I would certainly like it to have a history of having happened in other contexts, there are other faith traditions on all continents in which it may well have that potential - read what I said about the long part of the Jewish tradition of which Christianity is a part of attribution of "instinctive" moral awareness among all people, those - to use Paul's language in Romans - the "uncircumcised" as well as "the circumcised. Paul, who repeatedly and decisively numbered himself as among the Jews, did note that without faith in the Mosaic Law (as he newly interpreted it through the context of Jesus) even the instinctive moral awareness that God had instilled in the "uncircumcised" with whom he made covenants wasn't sufficient to save them from depravity, sexual exploitation (as he understood it) and the entire range of pagan practice, up to and including human sacrifice. I think whatever habitual universality, of "fairness" there is in my American tradition of liberalism comes directly from the Jewish tradition but it comes into it through Jesus and Paul, James etc.

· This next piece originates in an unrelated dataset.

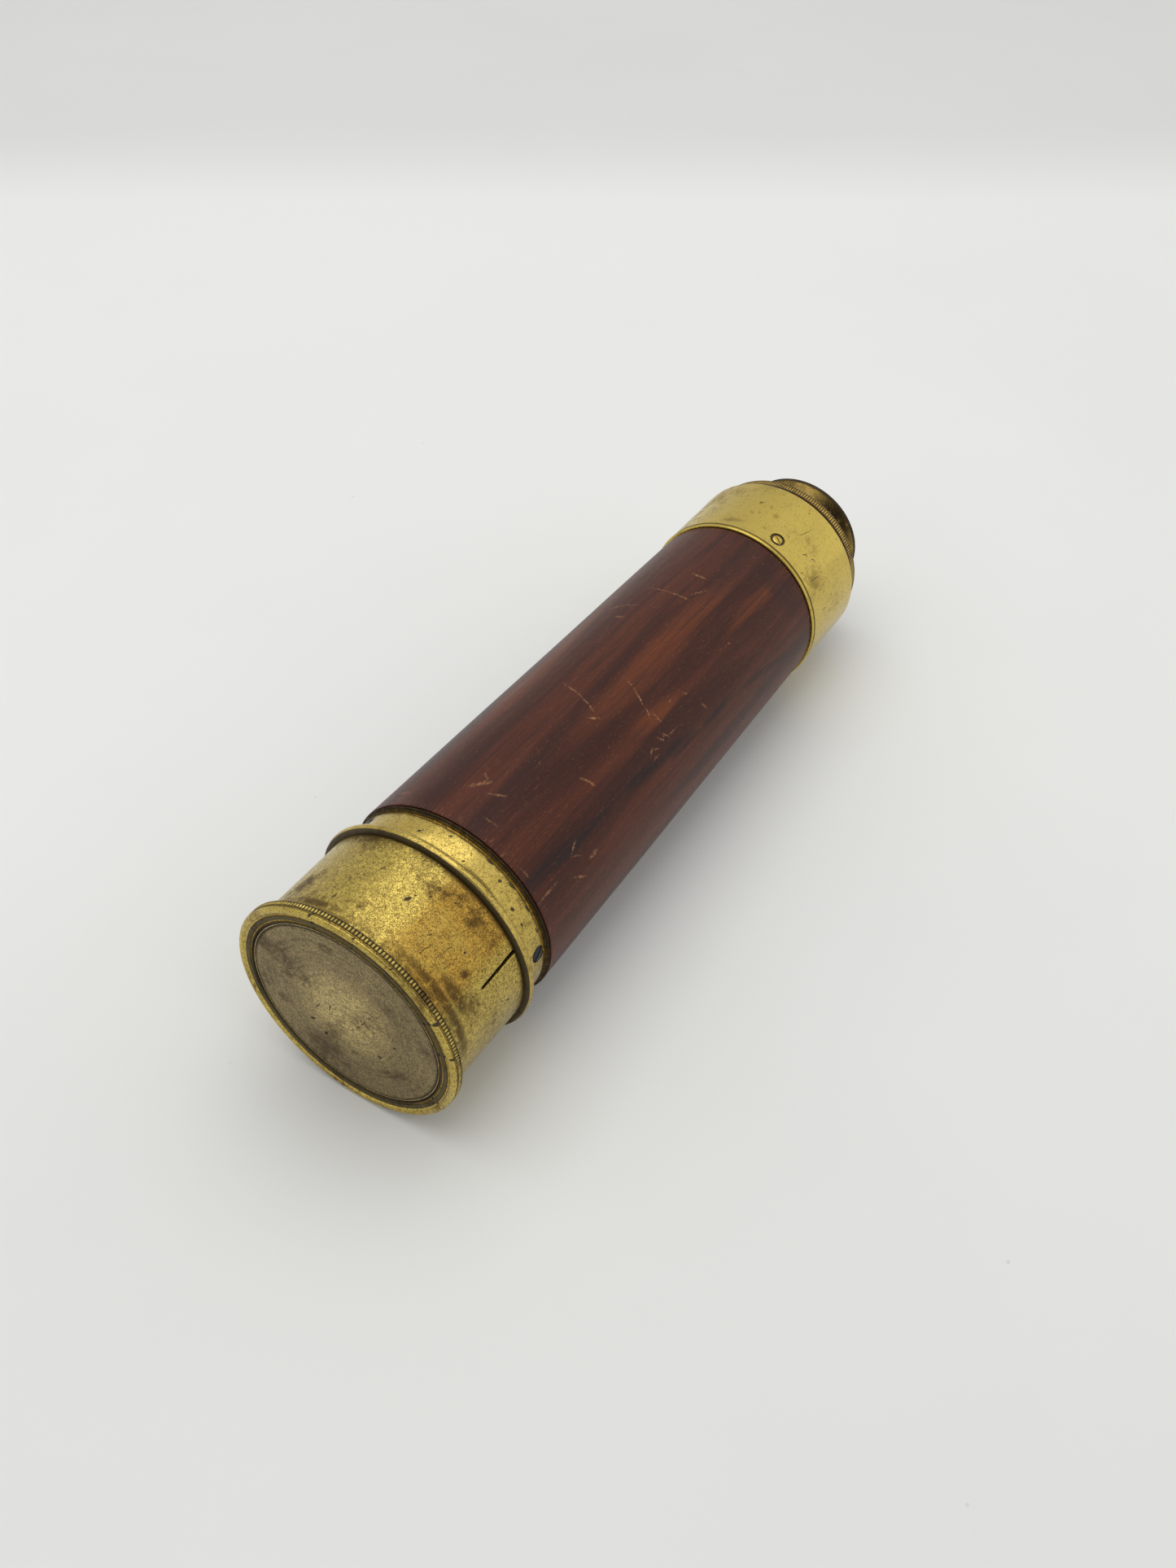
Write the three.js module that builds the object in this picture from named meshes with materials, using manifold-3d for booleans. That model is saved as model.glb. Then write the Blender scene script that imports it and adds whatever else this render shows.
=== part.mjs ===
// A three-draw hand telescope, closed, lying on its side with its dust cap on.
//
// Millimetres, +Z up. The optical axis is parallel to +X: the dust cap and the objective are at -X and the
// eye cup is at +X. The origin is under the middle of the closed length, on the surface the cap rim rests on.
//
// Turned pieces are outlines of [station, radius] points revolved about the optical axis. A station is the
// distance behind the front of the dust cap. Every revolved piece has the same number of flats in the same
// phase, with its flats on the stated radius, so that nested pieces keep the same clearance all the way round.

import * as THREE from "three";
import { mergeVertices } from "three/addons/utils/BufferGeometryUtils.js";
import Module from "manifold-3d";

const wasm = await Module();
wasm.setup();

// ---- Driving dimensions ----

const LENGTH = 186.4; // closed, from the front of the cap to the end of the eye cup
const RIM_RADIUS = 26;
const FLATS = 24;
const SLIDE_GAP = 0.15; // radial clearance of a sliding fit
const SEAT_GAP = 0.1; // clearance between two pieces that are fixed together

const CAP = {
  sleeveRadius: 24.2,
  sleeveBore: 23.4,
  sleeveFront: 1.7,
  sleeveEnd: 24.6,
  plateRadius: 22.4,
  plateFront: 0.35,
  plateBack: 1.2,
  plateLedge: 0.8,
  rimBack: 2.4,
  rimRound: 0.8,
  slitStart: 14,
  slitWidth: 0.7,
  slitAngle: 158,
};

const CELL = {
  front: 6.5,
  radius: 23.2,
  lensBore: 21.6,
  lensSeat: 17.8,
  sightBore: 20,
  beadFront: 24.7,
  beadRadius: 25.66,
  beadWidth: 2,
  spigotRadius: 20.5,
  spigotBore: 19.2,
  spigotEnd: 29.2,
};

const LENS = { crownVertex: 9, rimRadius: 21.4, curve: 110, crownThickness: 6, flintBack: 17.6, airGap: 0.4 };

const COLLAR = {
  front: 26.9,
  edgeRound: 0.9,
  bandRadius: 23.3,
  bandEnd: 32.8,
  grooveRadius: 22.8,
  ridgeFront: 33.4,
  ridgeRadius: 23.5,
  ridgeEnd: 33.7,
  lipFront: 33.9,
  lipRadius: 23.85,
  end: 34.2,
  tenonBore: 22.1,
  threadEnd: 29.3,
};

const BARREL = {
  front: 34.4,
  end: 149.6,
  frontRadius: 24.1,
  endRadius: 21.75,
  bore: 18.6,
  frontTenon: 29.5,
  frontTenonRadius: 22,
  endTenon: 168.9,
  endTenonRadius: 20.9,
};

const BARREL_STOP = { front: 34.8, hole: 14.5 };

const FERRULE = {
  front: 149.8,
  end: 171.5,
  radius: 22.2,
  bore: 21,
  lineFront: 150.5,
  lineEnd: 150.9,
  lineDepth: 0.2,
  edgeRound: 0.7,
  endWall: 169.1,
  threadBore: 19.2,
};

// The angles of the screws go round the axis from +Y through the top.
const COLLAR_SCREW = { station: 31.1, angles: [175, 42, 290], headRadius: 1.75, shankRadius: 0.9, length: 3.4 };
const FERRULE_SCREW = { station: 154.1, angles: [111, 231, 351], headRadius: 1.8, shankRadius: 0.7,
  length: 2.8 };
const SCREW = { slotWidth: 0.45, slotDepth: 0.5, headEdge: 0.3, clearance: 0.12, flats: 12 };

const TUBE_WALL = 0.6;
const STOP_RING_LENGTH = 5;
// Each draw: the tube's outer radius, its front end, and the guide collar it slides in. A collar has a sleeve
// inside the tube or barrel that carries it, a plain neck, and a milled flange.
const DRAWS = [
  {
    radius: 17.6,
    front: 46,
    collar: { sleeveStart: 157, sleeveRadius: 18.45, shoulder: 171.7, neckRadius: 19.9, flangeFront: 173.3,
      flangeRadius: 20.8, end: 175.7 },
  },
  {
    radius: 15.6,
    front: 53,
    collar: { sleeveStart: 160, sleeveRadius: 16.9, shoulder: 176.05, neckRadius: 17.6, flangeFront: 176.25,
      flangeRadius: 18.2, end: 177.8 },
  },
  {
    radius: 13.6,
    front: 60,
    collar: { sleeveStart: 164.5, sleeveRadius: 14.9, shoulder: 178.05, neckRadius: 16, flangeFront: 178.25,
      flangeRadius: 16.6, end: 180 },
  },
];
const FLANGE_CHAMFER = 0.4;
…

I have the traditional American liberal habit of even-handed fairness and would love it if that potential were as widely available and as potent (it's potency in Christianity as practiced is hardly sufficient, up till now) so as to produce egalitarian democracy except in isolated instances, I don't see that they produce behavior which is any better than what the lack luster form of it among Christians, what most of it has produced. The problem with Christians is that they so seldom act as Jesus taught, not that they're supposed to be inclined to act that way. If they did, I doubt any of what I wrote here would be in any way controversial. And that it is is entirely on Christians of that kind that Christianity does not have that good a reputation. Which is on all of us.